You can enunciate a similar argument for 1 out of 3 doors too.

What you’ve run into is the Optional Stopping Theorem. For ease of analysis, let’s assume that the sequence of sexes of your potential children is decided once and for all when you get married: to every couple we associate a sequence Y_1, Y_2, Y_3, … where Y_k = 1 if the “k”th child is a boy, Y_k = -1 if the child is a girl. As in the blog post we assume that each Y_k is chosen independently and uniformly at random.

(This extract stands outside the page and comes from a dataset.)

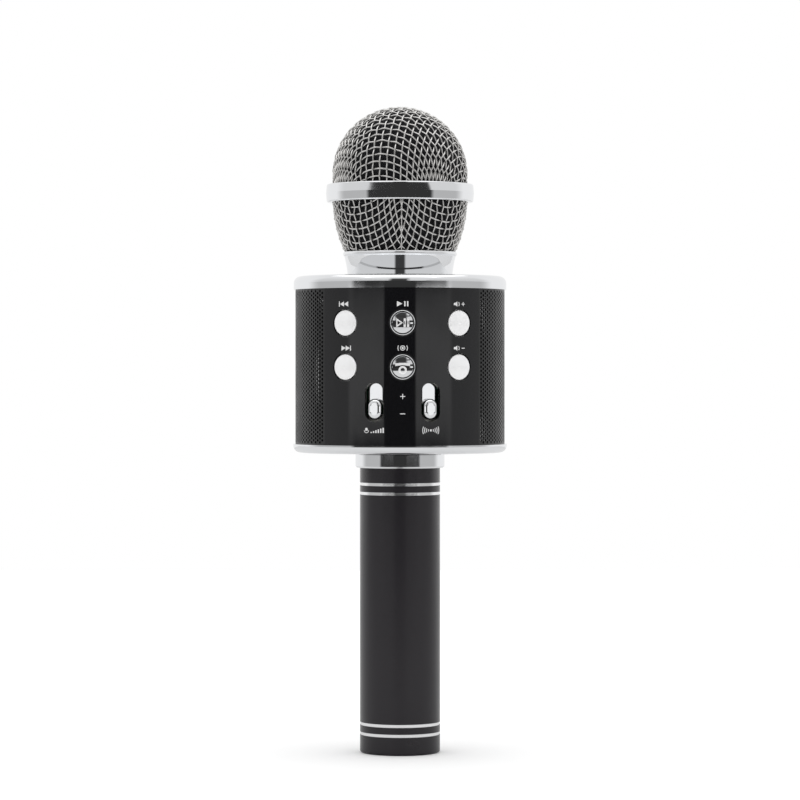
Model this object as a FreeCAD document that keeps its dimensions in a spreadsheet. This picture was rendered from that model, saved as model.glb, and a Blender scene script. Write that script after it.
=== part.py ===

Now let X_t be the sum of the Y_k up to child t, so X_t is the excess of boys over girls after t children. The key fact is that since the Y_k have mean zero, X_t is a

martingale: given your family at time t, the expectation for the “excess” X at time (t+1) is the excess X_t you already know (after all, there’s a 50% chance of the excess going up by 1, a 50% change of the excess going down by 1).Next, let T be any stopping rule only depending on the existing family (such as “T=birth-number of the first boy” or “T=birth-number of the second boy” or “the birth number of the first girl whose number is at least 6”). The kind of rule that is not allowed is a rule depending on the future (“if the next two children are boys then we don’t want to have them”, that is “T=birth order of the first child whose two successors will be boys”).

Finally, Theorem says that the expectation of X_T (the state of the process at the stopping time) does not depend on the rule T. In particular, taking T to be the rule “stop at time 1”, we see that in our case the expected excess is zero — no matter what stopping rule you use!

Arend’s analysis is also right, and can be understood using the same theorem. All you need to do if the sex ratios are not 50-50 is to subtract a constant from Y_k so that it has mean zero. This will show that the expectation of the “excess” at time T is exactly the expected number of children times the bias, in other words that the sex ratio is preserved as found by Arend.